**Exercise requirements**: Start at the line containing "length centres it." and stop at the line containing "obj.matrix_world = world"; copy those lines exactly, both ends included, and no others.
╭─ Data to process
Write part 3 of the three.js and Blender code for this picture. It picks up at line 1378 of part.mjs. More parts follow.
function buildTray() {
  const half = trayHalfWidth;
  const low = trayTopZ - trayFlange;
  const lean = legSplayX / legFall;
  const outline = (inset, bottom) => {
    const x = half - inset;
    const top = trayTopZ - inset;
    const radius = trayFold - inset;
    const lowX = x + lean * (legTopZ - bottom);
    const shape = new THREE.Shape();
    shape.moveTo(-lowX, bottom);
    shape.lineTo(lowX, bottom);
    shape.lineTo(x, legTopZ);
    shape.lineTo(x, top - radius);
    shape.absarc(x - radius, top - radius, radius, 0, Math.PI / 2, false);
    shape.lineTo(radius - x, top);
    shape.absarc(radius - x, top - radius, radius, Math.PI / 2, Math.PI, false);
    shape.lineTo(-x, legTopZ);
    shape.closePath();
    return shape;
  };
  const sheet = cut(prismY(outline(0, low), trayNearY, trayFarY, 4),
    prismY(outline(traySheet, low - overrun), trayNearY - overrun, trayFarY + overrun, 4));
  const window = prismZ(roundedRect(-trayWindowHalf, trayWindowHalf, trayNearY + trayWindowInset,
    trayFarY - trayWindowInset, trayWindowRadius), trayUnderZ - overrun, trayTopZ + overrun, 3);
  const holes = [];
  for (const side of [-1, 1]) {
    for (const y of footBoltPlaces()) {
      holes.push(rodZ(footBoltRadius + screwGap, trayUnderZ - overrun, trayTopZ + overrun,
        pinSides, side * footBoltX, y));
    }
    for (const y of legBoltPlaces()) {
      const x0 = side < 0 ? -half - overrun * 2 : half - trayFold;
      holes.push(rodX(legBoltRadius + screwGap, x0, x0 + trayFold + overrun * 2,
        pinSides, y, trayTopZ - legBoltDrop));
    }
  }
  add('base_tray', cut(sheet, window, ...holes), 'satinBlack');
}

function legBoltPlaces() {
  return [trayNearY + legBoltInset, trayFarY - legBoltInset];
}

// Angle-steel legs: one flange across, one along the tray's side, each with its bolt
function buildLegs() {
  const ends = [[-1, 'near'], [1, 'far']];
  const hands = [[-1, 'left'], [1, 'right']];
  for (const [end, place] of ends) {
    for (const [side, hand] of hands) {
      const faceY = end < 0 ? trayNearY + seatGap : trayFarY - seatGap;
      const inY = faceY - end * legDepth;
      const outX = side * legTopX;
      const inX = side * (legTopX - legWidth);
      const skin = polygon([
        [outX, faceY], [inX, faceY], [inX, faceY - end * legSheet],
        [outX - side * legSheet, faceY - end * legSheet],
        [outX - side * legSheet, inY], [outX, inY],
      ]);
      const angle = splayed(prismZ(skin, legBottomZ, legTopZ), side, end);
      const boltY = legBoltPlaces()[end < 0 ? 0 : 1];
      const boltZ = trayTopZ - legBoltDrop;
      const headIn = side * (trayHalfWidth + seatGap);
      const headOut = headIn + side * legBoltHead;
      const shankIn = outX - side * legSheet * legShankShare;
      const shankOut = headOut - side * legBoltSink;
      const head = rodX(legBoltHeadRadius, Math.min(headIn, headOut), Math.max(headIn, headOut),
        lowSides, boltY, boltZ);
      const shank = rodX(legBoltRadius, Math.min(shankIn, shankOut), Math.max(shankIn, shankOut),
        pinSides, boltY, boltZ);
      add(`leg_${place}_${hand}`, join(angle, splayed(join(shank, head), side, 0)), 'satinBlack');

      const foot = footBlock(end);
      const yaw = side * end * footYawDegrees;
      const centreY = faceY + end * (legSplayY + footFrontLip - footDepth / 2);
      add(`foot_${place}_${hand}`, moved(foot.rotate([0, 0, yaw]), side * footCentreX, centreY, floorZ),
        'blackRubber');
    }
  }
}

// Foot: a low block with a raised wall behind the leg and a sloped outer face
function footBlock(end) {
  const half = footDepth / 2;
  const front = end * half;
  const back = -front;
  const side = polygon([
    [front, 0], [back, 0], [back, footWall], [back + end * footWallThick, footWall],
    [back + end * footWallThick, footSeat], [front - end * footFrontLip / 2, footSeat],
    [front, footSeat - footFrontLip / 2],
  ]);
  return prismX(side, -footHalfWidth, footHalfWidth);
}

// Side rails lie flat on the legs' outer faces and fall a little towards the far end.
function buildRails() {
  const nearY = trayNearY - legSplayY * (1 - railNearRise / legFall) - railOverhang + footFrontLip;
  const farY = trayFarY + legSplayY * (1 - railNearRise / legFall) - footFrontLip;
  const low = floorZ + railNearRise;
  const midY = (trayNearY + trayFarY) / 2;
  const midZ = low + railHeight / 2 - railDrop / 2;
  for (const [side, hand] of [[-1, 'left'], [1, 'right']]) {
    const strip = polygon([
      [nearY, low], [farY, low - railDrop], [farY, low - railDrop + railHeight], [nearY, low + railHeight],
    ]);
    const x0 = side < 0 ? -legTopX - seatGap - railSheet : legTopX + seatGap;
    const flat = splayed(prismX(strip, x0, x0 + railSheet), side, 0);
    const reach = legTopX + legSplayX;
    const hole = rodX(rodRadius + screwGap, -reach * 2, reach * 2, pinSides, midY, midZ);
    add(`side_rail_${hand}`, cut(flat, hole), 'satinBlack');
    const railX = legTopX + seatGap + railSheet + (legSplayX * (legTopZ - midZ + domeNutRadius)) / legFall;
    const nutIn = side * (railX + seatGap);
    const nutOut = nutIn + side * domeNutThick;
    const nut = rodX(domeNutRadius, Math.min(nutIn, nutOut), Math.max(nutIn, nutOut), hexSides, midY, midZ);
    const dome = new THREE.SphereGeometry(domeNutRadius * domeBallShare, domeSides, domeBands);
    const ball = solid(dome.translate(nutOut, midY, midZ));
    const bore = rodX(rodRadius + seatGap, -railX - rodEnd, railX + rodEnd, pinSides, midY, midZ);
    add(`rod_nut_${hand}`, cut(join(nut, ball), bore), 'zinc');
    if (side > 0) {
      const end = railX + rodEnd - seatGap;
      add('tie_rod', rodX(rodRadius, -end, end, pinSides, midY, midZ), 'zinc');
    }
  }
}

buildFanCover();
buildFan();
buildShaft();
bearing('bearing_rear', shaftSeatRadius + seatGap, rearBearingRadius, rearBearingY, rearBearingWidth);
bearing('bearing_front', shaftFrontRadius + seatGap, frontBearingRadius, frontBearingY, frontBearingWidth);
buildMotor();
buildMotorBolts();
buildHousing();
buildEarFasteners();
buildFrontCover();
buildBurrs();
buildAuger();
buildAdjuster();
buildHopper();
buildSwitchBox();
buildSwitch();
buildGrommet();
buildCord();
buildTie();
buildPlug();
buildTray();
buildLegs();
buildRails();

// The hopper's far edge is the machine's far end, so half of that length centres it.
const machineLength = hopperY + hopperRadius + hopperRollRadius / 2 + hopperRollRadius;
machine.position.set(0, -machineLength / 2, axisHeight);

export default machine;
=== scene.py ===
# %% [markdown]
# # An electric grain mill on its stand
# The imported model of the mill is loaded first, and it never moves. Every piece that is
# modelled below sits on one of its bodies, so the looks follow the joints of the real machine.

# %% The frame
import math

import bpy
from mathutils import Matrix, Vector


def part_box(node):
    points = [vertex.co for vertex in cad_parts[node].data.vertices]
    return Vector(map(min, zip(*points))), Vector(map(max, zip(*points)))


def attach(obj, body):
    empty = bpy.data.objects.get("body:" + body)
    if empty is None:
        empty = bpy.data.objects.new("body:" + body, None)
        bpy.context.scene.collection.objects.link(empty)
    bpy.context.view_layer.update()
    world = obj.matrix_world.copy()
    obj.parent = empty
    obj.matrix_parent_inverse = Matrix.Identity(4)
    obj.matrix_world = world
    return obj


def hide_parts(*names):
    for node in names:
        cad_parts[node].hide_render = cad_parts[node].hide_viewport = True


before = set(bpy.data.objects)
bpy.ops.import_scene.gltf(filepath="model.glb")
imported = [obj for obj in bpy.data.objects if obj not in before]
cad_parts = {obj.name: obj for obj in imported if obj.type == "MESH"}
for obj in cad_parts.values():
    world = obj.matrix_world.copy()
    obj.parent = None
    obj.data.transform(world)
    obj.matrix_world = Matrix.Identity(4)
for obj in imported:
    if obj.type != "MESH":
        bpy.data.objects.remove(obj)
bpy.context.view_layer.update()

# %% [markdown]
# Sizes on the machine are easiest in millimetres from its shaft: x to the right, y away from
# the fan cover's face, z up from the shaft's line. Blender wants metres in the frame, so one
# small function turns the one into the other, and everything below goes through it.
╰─
╭─ Data to process
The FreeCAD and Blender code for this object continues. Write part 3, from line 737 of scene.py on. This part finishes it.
╰─
**Exercise response**:
// The hopper's far edge is the machine's far end, so half of that length centres it.
const machineLength = hopperY + hopperRadius + hopperRollRadius / 2 + hopperRollRadius;
machine.position.set(0, -machineLength / 2, axisHeight);

export default machine;
=== scene.py ===
# %% [markdown]
# # An electric grain mill on its stand
# The imported model of the mill is loaded first, and it never moves. Every piece that is
# modelled below sits on one of its bodies, so the looks follow the joints of the real machine.

# %% The frame
import math

import bpy
from mathutils import Matrix, Vector


def part_box(node):
    points = [vertex.co for vertex in cad_parts[node].data.vertices]
    return Vector(map(min, zip(*points))), Vector(map(max, zip(*points)))


def attach(obj, body):
    empty = bpy.data.objects.get("body:" + body)
    if empty is None:
        empty = bpy.data.objects.new("body:" + body, None)
        bpy.context.scene.collection.objects.link(empty)
    bpy.context.view_layer.update()
    world = obj.matrix_world.copy()
    obj.parent = empty
    obj.matrix_parent_inverse = Matrix.Identity(4)
    obj.matrix_world = world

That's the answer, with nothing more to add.